----- Data shown -----
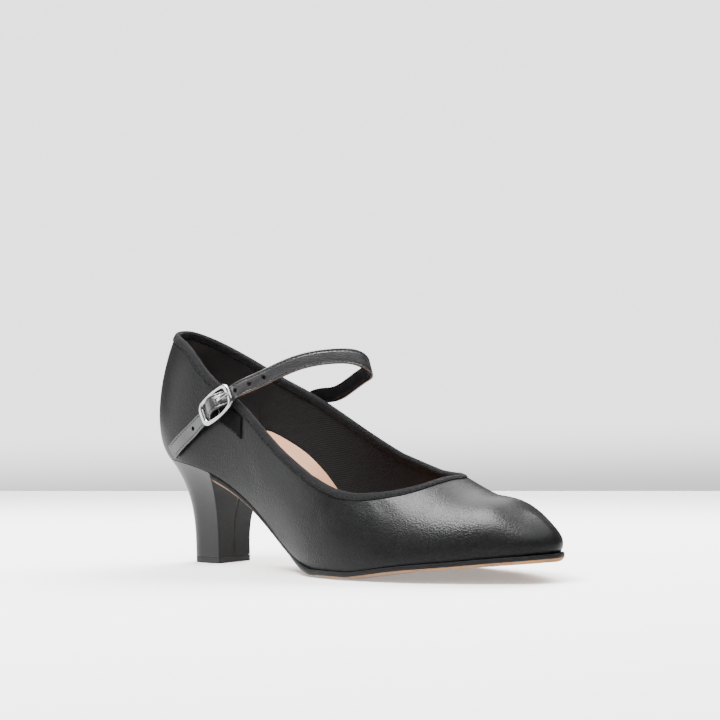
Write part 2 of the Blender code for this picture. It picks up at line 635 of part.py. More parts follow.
def band_section(width, thickness, corner):
    """The outline of a strap's section with its corners cut, as offsets across and through it."""
    flat, side = width / 2 - corner, thickness / 2 - corner
    quarter = [(width / 2, side), (flat, thickness / 2)]
    half = quarter + [(-x, y) for x, y in quarter[::-1]]
    return half + [(-x, -y) for x, y in half]


def sweep(points, flats, throughs, section):
    rings = np.stack([points + flats * across + throughs * through for across, through in section], 1)
    faces = Faces()
    faces.grid(rings, close_across=True)
    faces.fan(rings[0])
    faces.fan(rings[-1], flip=True)
    return faces


def cut(thing, cutter, operation="DIFFERENCE"):
    """Applies a Boolean with a helper object, which stays hidden."""
    cutter.hide_render = True
    cutter.display_type = "WIRE"
    modifier = thing.modifiers.new(cutter.name, "BOOLEAN")
    modifier.operation = operation
    modifier.solver = "EXACT"
    modifier.object = cutter


def prong_line():
    """The prong bends round the middle bar, rises through the strap's hole and rests on the front bar."""
    eye = MIDDLE_BAR / 2 + GAP + PRONG_THICKNESS / 2
    turns = np.radians(np.arange(300, 89, -30))
    ring = np.stack([eye * np.cos(turns), eye * np.sin(turns)], 1)
    rest = BUCKLE_THICKNESS / 2 + GAP + PRONG_THICKNESS / 2
    front = BUCKLE_LENGTH / 2 - BUCKLE_BAR / 2
    rise = np.array(PRONG_RISE) * [front, rest]
    tip = np.array([[front + BUCKLE_BAR * PRONG_PAST_BAR, rest * PRONG_TIP_HEIGHT]])
    return np.concatenate([ring, rise, tip])


def plane_strip(buckle, line, width, thickness, corner, steps):
    """A strip swept along a line in the plane of the strap's length and thickness."""
    place = cubic_spline(steps_along(line), line, False, False)(np.linspace(0, 1, steps))
    run = np.gradient(place, axis=0)
    points = buckle.place(place[:, 0], place[:, 1])
    through = unit(buckle.out * run[:, :1] - buckle.ahead * run[:, 1:])
    flats = np.broadcast_to(buckle.across, points.shape)
    return sweep(points, flats, through, band_section(width, thickness, corner))


def make_prong(buckle, finish):
    return plane_strip(buckle, prong_line(), PRONG_WIDTH, PRONG_THICKNESS, PRONG_THICKNESS / 4, 30).object(
        "buckle_prong", finish)


def make_strap(last, buckle, finish):
    at, buckled, length = strap_route(last, buckle)
    points, flats, throughs = at(np.linspace(0, 1, STRAP_STEPS + 1))
    section = band_section(STRAP_WIDTH, STRAP_THICKNESS, STRAP_CORNER)
    strap = sweep(points, flats, throughs, section).object("strap", finish)
    slot = plane_strip(
        buckle, prong_line(), PRONG_WIDTH + 2 * GAP, PRONG_THICKNESS + 2 * GAP, PRONG_THICKNESS / 4, 30)
    cut(strap, slot.object("prong_hole_cutter", finish))
    holes = Faces()
    turns = np.radians(np.arange(0, 360, 30))
    for number in HOLES:
        middle, flat, through = at(buckled + number * HOLE_SPACING / length)
        run = np.cross(flat, through)
        rim = middle + (np.outer(np.cos(turns), flat) + np.outer(np.sin(turns), run)) * HOLE_SIZE / 2
        ends = np.stack([rim - through * STRAP_THICKNESS, rim + through * STRAP_THICKNESS])
        holes.grid(ends, close_across=True)
        holes.fan(ends[0])
        holes.fan(ends[1], flip=True)
    cut(strap, holes.object("strap_holes_cutter", finish))
    return strap


def make_buckle(buckle, finish):
    """A frame of wire that is wider at its end bars and bowed along its sides, with its middle bar."""
    half_length = BUCKLE_LENGTH / 2 - BUCKLE_BAR / 2
    half_width = STRAP_WIDTH / 2 + BUCKLE_SIDE_PLAY + BUCKLE_WIRE / 2
    bend = BUCKLE_CORNER
    spots = []
    for turn, (x, y) in enumerate(((1, 1), (-1, 1), (-1, -1), (1, -1))):
        middle = np.array([x * (half_length - bend), y * (half_width - bend)])
        for step in range(BUCKLE_CORNER_STEPS + 1):
            angle = math.pi / 2 * (turn + step / BUCKLE_CORNER_STEPS)
            facing = np.array([math.cos(angle), math.sin(angle)])
            spots.append((middle + facing * bend, facing))
        if x == y:
            # After these corners the outline runs along a side bar.
            spots += [(np.array([x * (half_length - bend) * k, y * half_width]), np.array([0.0, y]))
                      for k in BUCKLE_SIDE_STEPS]
    rings = []
    for spot, facing in spots:
        wire = BUCKLE_WIRE + (BUCKLE_BAR - BUCKLE_WIRE) * facing[0] ** 2
        bow = BUCKLE_BOW * (1 - min(1, abs(spot[0]) / (half_length - bend)) ** 2)
        turns = np.radians(np.arange(0, 360, 45))
        offsets = np.outer(np.cos(turns), facing) * wire / 2
        rings.append(buckle.place(
            spot[0] + offsets[:, 0], np.sin(turns) * BUCKLE_THICKNESS / 2,
            spot[1] + math.copysign(bow, spot[1]) + offsets[:, 1]))
    faces = Faces()
    faces.grid(np.array(rings + rings[:1]), close_across=True)
    frame = faces.object("buckle_frame", finish)
    turns = np.radians(np.arange(0, 360, 36))
    ends = [
        buckle.place(np.cos(turns) * MIDDLE_BAR / 2, np.sin(turns) * MIDDLE_BAR / 2, np.full_like(turns, side))
        for side in (-half_width - BUCKLE_BOW, half_width + BUCKLE_BOW)
    ]
    bar = Faces()
    bar.grid(np.array(ends), close_across=True)
    bar.fan(ends[0])
    bar.fan(ends[1], flip=True)
    cut(frame, bar.object("middle_bar_helper", finish), "UNION")
    return frame


def make_tab(last, buckle, finish):
    """An elastic loop: a patch sewn to the quarter, whose narrow end folds over the middle bar."""
    u = last.rib_at(np.linspace(*TAB_PATCH_ALONG, 6))[:, None]
    u, up = np.broadcast_arrays(u, np.linspace(*TAB_PATCH_UP, 7)[None, :])
    low = last.inside(u, up, "lateral", np.full_like(u, -GAP))
    high = last.inside(u, up, "lateral", np.full_like(u, -GAP - TAB_THICKNESS))
    tab = slab(low, high).object("buckle_tab", finish)
    fold = MIDDLE_BAR / 2 + GAP + TAB_THICKNESS / 2
    turns = np.radians(np.arange(180, -31, -30))
    ring = np.stack([fold * np.cos(turns), fold * np.sin(turns)], 1)
    seat = -(STRAP_THICKNESS / 2 + GAP - buckle.under + QUARTER_CURVE_ROOM) + GAP + TAB_THICKNESS
    leg = np.array(TAB_LEG) * [fold, seat]
    loop = plane_strip(
        buckle, np.concatenate([leg, ring]), TAB_LOOP_WIDTH, TAB_THICKNESS, TAB_THICKNESS / 4, 22)
    cut(tab, loop.object("tab_loop_helper", finish), "UNION")
    reach = MIDDLE_BAR / 2 + 2 * GAP + max(TAB_THICKNESS, PRONG_THICKNESS)
    half = PRONG_WIDTH / 2 + GAP
    corners = [(-half, -reach), (half, -reach), (half, reach * SLOT_EASE), (-half, reach * SLOT_EASE)]
    ends = [
        buckle.place(
            np.full(4, ahead), np.array([out for _, out in corners]), np.array([side for side, _ in corners]))
        for ahead in (-reach, reach)
    ]
    slot = Faces()
    slot.grid(np.array(ends), close_across=True)
    slot.fan(ends[0])
    slot.fan(ends[1], flip=True)
    cut(tab, slot.object("tab_slot_cutter", finish))
    return tab


def main():
    for thing in list(bpy.data.objects):
        bpy.data.objects.remove(thing)
    leather = material("black_leather", (0.014, 0.014, 0.015), 0.42)
    tape = material("black_tape", (0.012, 0.012, 0.012), 0.75)
    board = material("peach_sock", (0.78, 0.57, 0.45), 0.6)
    sole_leather = material("tan_sole_leather", (0.60, 0.42, 0.28), 0.55)
    heel_cover = material("black_heel_cover", (0.012, 0.012, 0.013), 0.3)
    rubber = material("black_rubber", (0.01, 0.01, 0.01), 0.7)
    chrome = material("chrome_plate", (0.8, 0.8, 0.82), 0.12, 1.0)
    elastic = material("black_elastic", (0.015, 0.015, 0.015), 0.8)

    last = Last()
    toplines = {side: Topline(last, side) for side in SIDES}
    make_upper(last, toplines, leather)
    make_binding(last, toplines, tape)
    make_insole(last, board)
    make_outsole(last, sole_leather)
    make_heel(last, heel_cover)
    make_top_lift(rubber)
    buckle = BuckleFrame(last)
    make_strap(last, buckle, leather)
    make_buckle(buckle, chrome)
    make_prong(buckle, chrome)
    make_tab(last, buckle, elastic)


main()
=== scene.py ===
"""Looks for the character shoe: its leather, tape, thread, lining, sole, heel, strap and buckle.

Run as a script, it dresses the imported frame. It is laid out as an add-on, so each piece is an operator.
Lengths are in metres. +X runs to the toe, +Y to the medial side, +Z up.
"""

import math

import bmesh
import bpy
import numpy as np
from mathutils import Matrix, Vector


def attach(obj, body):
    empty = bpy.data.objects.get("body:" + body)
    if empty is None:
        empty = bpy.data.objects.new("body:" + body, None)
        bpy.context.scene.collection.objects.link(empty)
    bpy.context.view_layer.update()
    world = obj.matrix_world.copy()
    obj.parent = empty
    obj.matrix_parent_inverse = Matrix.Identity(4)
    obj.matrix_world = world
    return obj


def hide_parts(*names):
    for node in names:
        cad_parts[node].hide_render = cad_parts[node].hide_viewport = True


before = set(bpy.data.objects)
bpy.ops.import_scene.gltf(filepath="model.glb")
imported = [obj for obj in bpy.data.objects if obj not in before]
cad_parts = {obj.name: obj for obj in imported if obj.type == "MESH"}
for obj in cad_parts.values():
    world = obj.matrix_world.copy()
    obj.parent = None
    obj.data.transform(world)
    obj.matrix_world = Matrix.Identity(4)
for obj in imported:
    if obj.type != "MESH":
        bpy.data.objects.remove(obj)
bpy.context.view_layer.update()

bl_info = {
    "name": "Character shoe",
    "version": (1, 0, 0),
    "blender": (4, 5, 0),
    "location": "3D View > Sidebar > Shoe",
    "description": "Builds a buckled character shoe from its last, piece by piece",
    "category": "Object",
}

BODY = "root"
MM = 0.001

# Sizes of the solids in the frame
SHOE_LENGTH = 0.2365
BALL_WIDTH = 0.0745
SEAT_HEIGHT = 0.0498
BACK_HEIGHT = 0.0590
VAMP_HEIGHT = 0.0410
TOE_SPRING = 0.0087
LIFT_FROM_BACK = 0.0170
GAP = 0.0003
UPPER_WALL = 0.0020
BINDING_WIDTH = 0.0042  # the solid tape is 3.3 mm wide, and the photograph shows it wider
BINDING_THICKNESS = 0.0006
BINDING_PROUD = 0.0004
INSOLE_THICKNESS = 0.0020
ARCH_PAD = 0.0139
DOME = 0.0060
SOLE_THICKNESS = 0.0035
SOLE_EDGE = 0.0024
SOLE_MARGIN = 0.0014
WAIST_TUCK = 0.0014
LIFT_LENGTH = 0.0215
LIFT_WIDTH = 0.0200
LIFT_THICKNESS = 0.0028
BREAST_FROM_BACK = 0.0478
HEEL_INSET = 0.0004
HEEL_FLARE = 3.0
STRAP_WIDTH = 0.0070
STRAP_THICKNESS = 0.0018
STRAP_REACH = 0.0570
STRAP_RISE = 0.0210
BUCKLE_LENGTH = 0.0220
BUCKLE_BAR = 0.0028
BUCKLE_WIRE = 0.0018
BUCKLE_THICKNESS = 0.0016
BUCKLE_CORNER = 0.0024
BUCKLE_SIDE_PLAY = 0.0004
BUCKLE_BOW = 0.0010
MIDDLE_BAR = 0.0014
PRONG_WIDTH = 0.0016
PRONG_THICKNESS = 0.0008
TAB_THICKNESS = 0.0007
TAB_LOOP_WIDTH = 0.0054
QUARTER_CURVE_ROOM = 0.0010

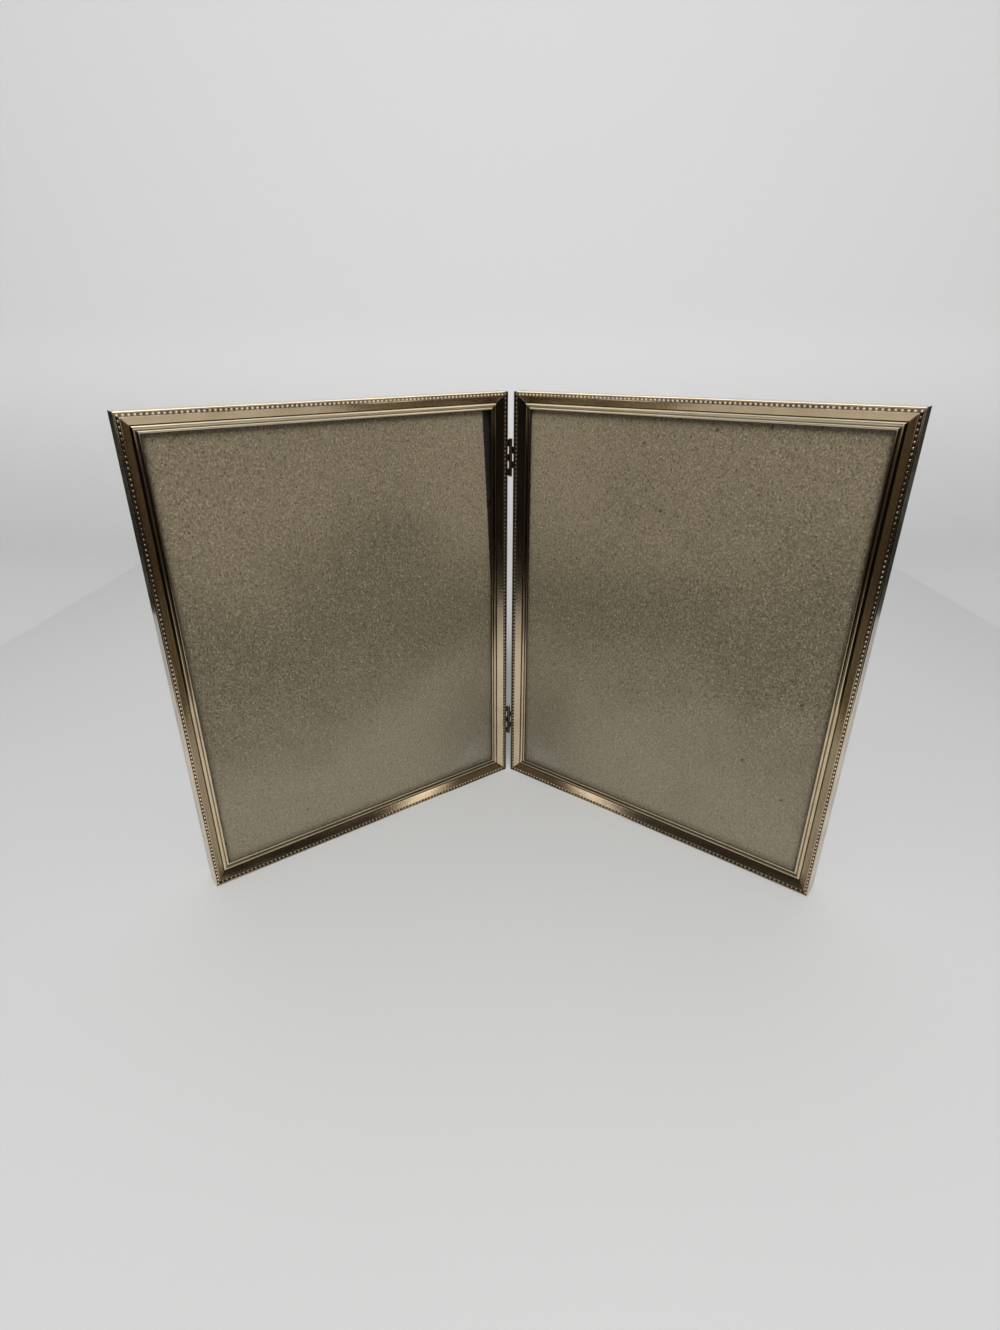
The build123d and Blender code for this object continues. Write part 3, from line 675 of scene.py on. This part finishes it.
# The panels' fronts were lacquered black after the rivets went in, over the clinched heads.
rivet_brass, tree, shader = new_material("half_painted_rivet")
lacquered_to = 0.0100
place = add_node(tree, "TexCoord").outputs["Object"]
depth = use_group(tree, leaf_map, {"Place": place})["Depth"]
wear = use_group(tree, metal_wear, {"Place": place, "Grain": place})
painted = calculate(tree, "LESS_THAN", depth, lacquered_to)
tarnished = calculate(tree, "MULTIPLY", wear["Tarnish"], 0.7)
colour = mix_colours(tree, tarnished, bare_brass, brown_brass)
colour = mix_colours(tree, painted, colour, paper_black)
bump = add_node(tree, "Bump", {"Height": wear["Height"], "Strength": 0.4, "Distance": 0.00003})
set_sockets(tree, shader.inputs, {
    "Base Color": colour, "Metallic": calculate(tree, "SUBTRACT", 1.0, painted),
    "Roughness": fade(tree, wear["Tarnish"], 0.0, 1.0, 0.30, 0.48), "Normal": bump.outputs[0]})
for side_name in ("left", "right"):
    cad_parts[f"{side_name}_button_rivets"].material_slots[0].material = rivet_brass


# Hinges
# Two small butt hinges of browned brass, rolled round a steel pin, are riveted to the
# inner sides of the leaves so that only their barrels show in the gap.

hinge_brass, tree, shader = new_material("browned_brass")
plate_brown, plate_dark, plate_pit = (
    (0.20, 0.13, 0.075, 1.0), (0.08, 0.05, 0.03, 1.0), (0.05, 0.035, 0.025, 1.0))
place = add_node(tree, "TexCoord").outputs["Object"]
wear = use_group(tree, metal_wear, {"Place": place, "Grain": place})
colour = mix_colours(tree, wear["Tarnish"], plate_brown, plate_dark)
colour = mix_colours(tree, wear["Pinpricks"], colour, plate_pit)
bump = add_node(tree, "Bump", {"Height": wear["Height"], "Strength": 0.5, "Distance": 0.00003})
set_sockets(tree, shader.inputs, {
    "Base Color": colour, "Roughness": fade(tree, wear["Tarnish"], 0.0, 1.0, 0.28, 0.5),
    "Normal": bump.outputs[0], "Metallic": 1.0})

pin_steel, tree, shader = new_material("pin_steel")
steel_grey, steel_brown = (0.44, 0.41, 0.37, 1.0), (0.17, 0.13, 0.10, 1.0)
place = add_node(tree, "TexCoord").outputs["Object"]
wear = use_group(tree, metal_wear, {"Place": place, "Grain": place})
colour = mix_colours(tree, wear["Tarnish"], steel_grey, steel_brown)
bump = add_node(tree, "Bump", {"Height": wear["Height"], "Strength": 0.4, "Distance": 0.00002})
set_sockets(tree, shader.inputs, {
    "Base Color": colour, "Roughness": fade(tree, wear["Tarnish"], 0.0, 1.0, 0.25, 0.5),
    "Normal": bump.outputs[0], "Metallic": 1.0})
for name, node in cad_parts.items():
    if name.endswith("_plate"):
        node.material_slots[0].material = hinge_brass
    if name.endswith("_pin"):
        node.material_slots[0].material = pin_steel


bpy.context.view_layer.update()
-----
▶ Problem:
Write out exactly the lines running from the line containing "last = Last()" to the line containing "from mathutils import Matrix, Vector", with both of those lines included.

▶ Result for this exercise:
    last = Last()
    toplines = {side: Topline(last, side) for side in SIDES}
    make_upper(last, toplines, leather)
    make_binding(last, toplines, tape)
    make_insole(last, board)
    make_outsole(last, sole_leather)
    make_heel(last, heel_cover)
    make_top_lift(rubber)
    buckle = BuckleFrame(last)
    make_strap(last, buckle, leather)
    make_buckle(buckle, chrome)
    make_prong(buckle, chrome)
    make_tab(last, buckle, elastic)


main()
=== scene.py ===
"""Looks for the character shoe: its leather, tape, thread, lining, sole, heel, strap and buckle.

Run as a script, it dresses the imported frame. It is laid out as an add-on, so each piece is an operator.
Lengths are in metres. +X runs to the toe, +Y to the medial side, +Z up.
"""

import math

import bmesh
import bpy
import numpy as np
from mathutils import Matrix, Vector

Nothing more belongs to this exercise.